Recorded information:

★ ★ ★ ★ ★ ★ ★

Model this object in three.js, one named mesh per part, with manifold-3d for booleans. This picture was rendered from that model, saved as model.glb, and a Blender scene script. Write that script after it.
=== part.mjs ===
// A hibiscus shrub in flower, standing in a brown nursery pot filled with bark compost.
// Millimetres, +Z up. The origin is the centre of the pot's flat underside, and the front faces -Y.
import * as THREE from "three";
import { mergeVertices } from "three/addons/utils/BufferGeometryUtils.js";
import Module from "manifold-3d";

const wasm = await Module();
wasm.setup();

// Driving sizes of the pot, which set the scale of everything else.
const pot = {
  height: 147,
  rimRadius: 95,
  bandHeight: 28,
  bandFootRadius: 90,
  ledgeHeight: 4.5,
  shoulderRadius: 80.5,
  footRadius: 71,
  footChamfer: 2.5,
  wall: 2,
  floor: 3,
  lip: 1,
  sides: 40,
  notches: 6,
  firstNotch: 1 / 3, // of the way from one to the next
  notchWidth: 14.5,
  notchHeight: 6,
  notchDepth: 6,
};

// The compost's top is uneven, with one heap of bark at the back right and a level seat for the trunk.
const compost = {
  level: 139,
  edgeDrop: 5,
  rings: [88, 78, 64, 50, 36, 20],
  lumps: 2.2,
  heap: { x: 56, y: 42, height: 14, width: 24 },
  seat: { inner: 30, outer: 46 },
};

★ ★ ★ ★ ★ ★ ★

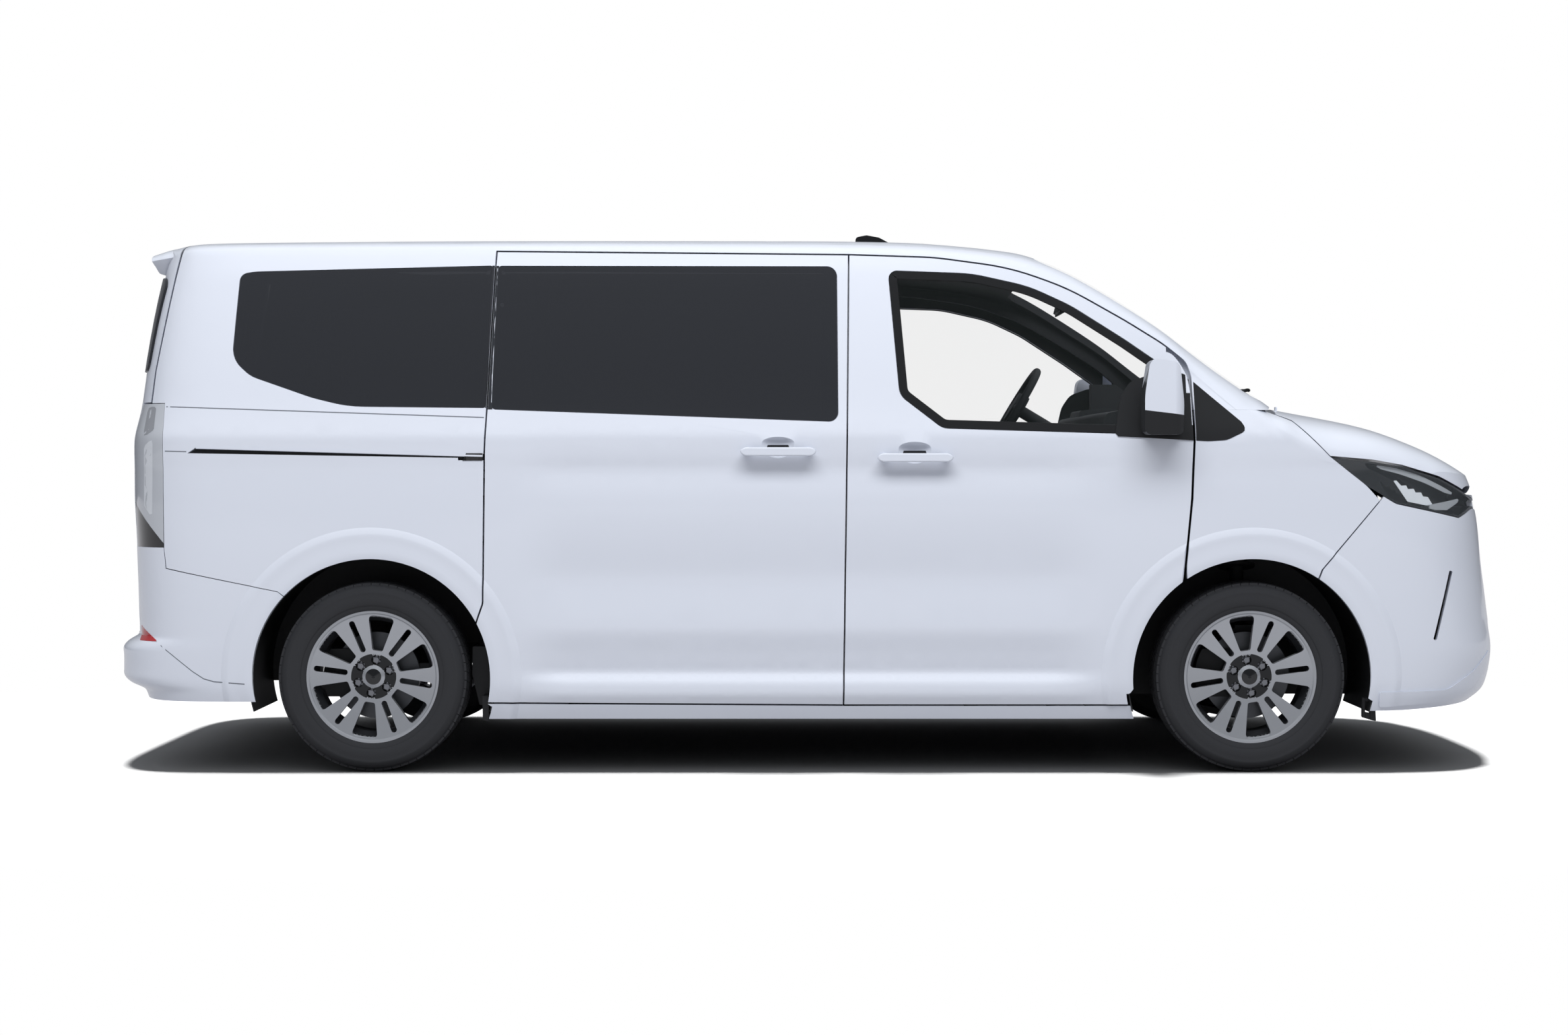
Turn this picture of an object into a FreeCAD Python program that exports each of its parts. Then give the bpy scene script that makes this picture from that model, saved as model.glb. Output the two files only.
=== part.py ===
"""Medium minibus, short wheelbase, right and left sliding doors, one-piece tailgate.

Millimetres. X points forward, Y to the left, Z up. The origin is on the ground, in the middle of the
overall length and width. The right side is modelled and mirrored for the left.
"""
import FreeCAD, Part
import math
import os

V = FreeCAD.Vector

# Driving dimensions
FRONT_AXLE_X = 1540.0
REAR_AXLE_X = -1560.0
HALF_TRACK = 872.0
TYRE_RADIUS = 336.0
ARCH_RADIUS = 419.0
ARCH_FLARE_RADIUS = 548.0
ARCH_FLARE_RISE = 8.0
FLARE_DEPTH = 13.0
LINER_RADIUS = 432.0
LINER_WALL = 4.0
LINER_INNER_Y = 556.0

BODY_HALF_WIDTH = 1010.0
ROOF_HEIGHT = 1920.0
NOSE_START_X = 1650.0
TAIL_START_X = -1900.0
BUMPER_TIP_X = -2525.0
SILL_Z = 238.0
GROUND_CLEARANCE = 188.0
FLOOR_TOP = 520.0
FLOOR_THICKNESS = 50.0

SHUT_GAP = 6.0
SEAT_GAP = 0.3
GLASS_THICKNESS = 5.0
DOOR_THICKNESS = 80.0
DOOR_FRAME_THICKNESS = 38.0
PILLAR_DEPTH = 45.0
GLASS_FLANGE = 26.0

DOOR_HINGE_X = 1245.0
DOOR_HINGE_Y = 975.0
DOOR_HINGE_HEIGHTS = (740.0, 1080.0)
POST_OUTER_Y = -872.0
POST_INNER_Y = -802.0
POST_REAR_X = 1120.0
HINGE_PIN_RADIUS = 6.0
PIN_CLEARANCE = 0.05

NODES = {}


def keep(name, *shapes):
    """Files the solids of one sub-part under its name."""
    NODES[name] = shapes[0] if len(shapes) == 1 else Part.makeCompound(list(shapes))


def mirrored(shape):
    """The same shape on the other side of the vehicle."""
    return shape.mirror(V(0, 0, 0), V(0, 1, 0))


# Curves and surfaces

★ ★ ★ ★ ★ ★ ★

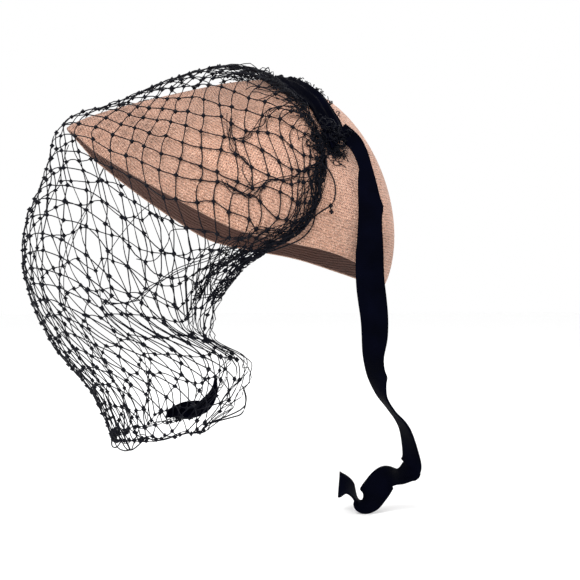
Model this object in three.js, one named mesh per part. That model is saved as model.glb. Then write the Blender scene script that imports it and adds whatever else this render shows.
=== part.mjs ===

★ ★ ★ ★ ★ ★ ★

Your instructions: The line containing "Model this object in three.js, one named mesh per part, with" opens the part, and the line containing "wasm.setup();" closes it. Output that part exactly, with both, and only that.

Solution for this task:
Model this object in three.js, one named mesh per part, with manifold-3d for booleans. This picture was rendered from that model, saved as model.glb, and a Blender scene script. Write that script after it.
=== part.mjs ===
// A hibiscus shrub in flower, standing in a brown nursery pot filled with bark compost.
// Millimetres, +Z up. The origin is the centre of the pot's flat underside, and the front faces -Y.
import * as THREE from "three";
import { mergeVertices } from "three/addons/utils/BufferGeometryUtils.js";
import Module from "manifold-3d";

const wasm = await Module();
wasm.setup();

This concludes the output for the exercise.